Esmeralda Marcial is a parent organizer for the California Charter School Association (CCSA). For the past two years, she has been informing parents about the education system in Los Angeles and how to advocate for high quality education for all students.
Since early 2015, Esmeralda has been working with families in the Northeast Valley. In April 2015, former Assemblywoman Patty Lopez proposed an anti-charter school bill.
AB 2242 would have would have banned for-profit corporations from operating charter schools and would have blocked charters from being part of a network that allows them to share administrators and pool resources to purchase curriculum. Note that some education reformers do support banning for-profit organizations from operating charters (see the argument put forth by Marshall Tuck). However, not allowing charter schools to pool resources to purchase curriculum would have hurt these schools, and in turn, it would have hurt the students. Parents who had children in charter schools in the community voiced their concern, and this effort came out of the organizing that Esmeralda does through the CCSA.
Esmeralda sees her role as an organizer to inform parents about the choices that they have in educating their children and in how to navigate the Los Angeles Unified School District.
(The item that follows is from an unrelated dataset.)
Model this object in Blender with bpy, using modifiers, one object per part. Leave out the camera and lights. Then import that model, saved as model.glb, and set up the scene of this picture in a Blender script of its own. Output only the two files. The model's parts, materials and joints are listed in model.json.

This includes exerting influence in the school board elections. Esmeralda helped parents access school board candidates and engage with candidates to voice their concerns and needs. In the latest race for the LAUSD school board, Esmeralda was able to connect the parents that she organizes with candidates at coffee shops and other community meetings. The parents that she works with are also part of the CCSA Political Action Committee. The parents have a role in selecting who the organization ends up endorsing.
“I start with educating parents about the charter law of 1992. A lot of parents don’t understand how lucky they are to have choices. I tell the parents that before this law was passed that parents didn’t really have choices. It was the public school down the street, and if it was good, fine, but if it was bad, you still had to send your children there unless you could afford a private school,” Esmeralda said.
A product of LAUSD, Esmeralda attended Belmont High School. When she was in high school, she had ten minute passing periods in between classes because the school was so crowded. Belmont was one of the schools that was notorious for overcrowding. After high school, she felt that there was she was lacking in knowledge and was unprepared for higher education. There were over 5,000 students in her high school. Ultimately, Esmeralda persisted and did earn her bachelor’s degree in communication studies from California State University, Los Angeles.
“I would like to tell people that our charter parents see themselves as fighting for their children. They feel that they are doing what they need to do to fight for a quality education for their students. It hurts when people try to demonize these parents for wanting choices. These parents didn’t create the failing schools in their communities, but they want to make sure that their children and other children aren’t forced to attend poor quality schools,” Esmeralda said.
Esmeralda is a mother of an elementary school student, and she’s a former charter school employee. She’s glad that she’s able to work with Spanish speaking families to amplify their voice in the education reform movement.
For her work in the community to educate parents about their choices and how they can impact policy in education, we honor Esmeralda as a luchadora.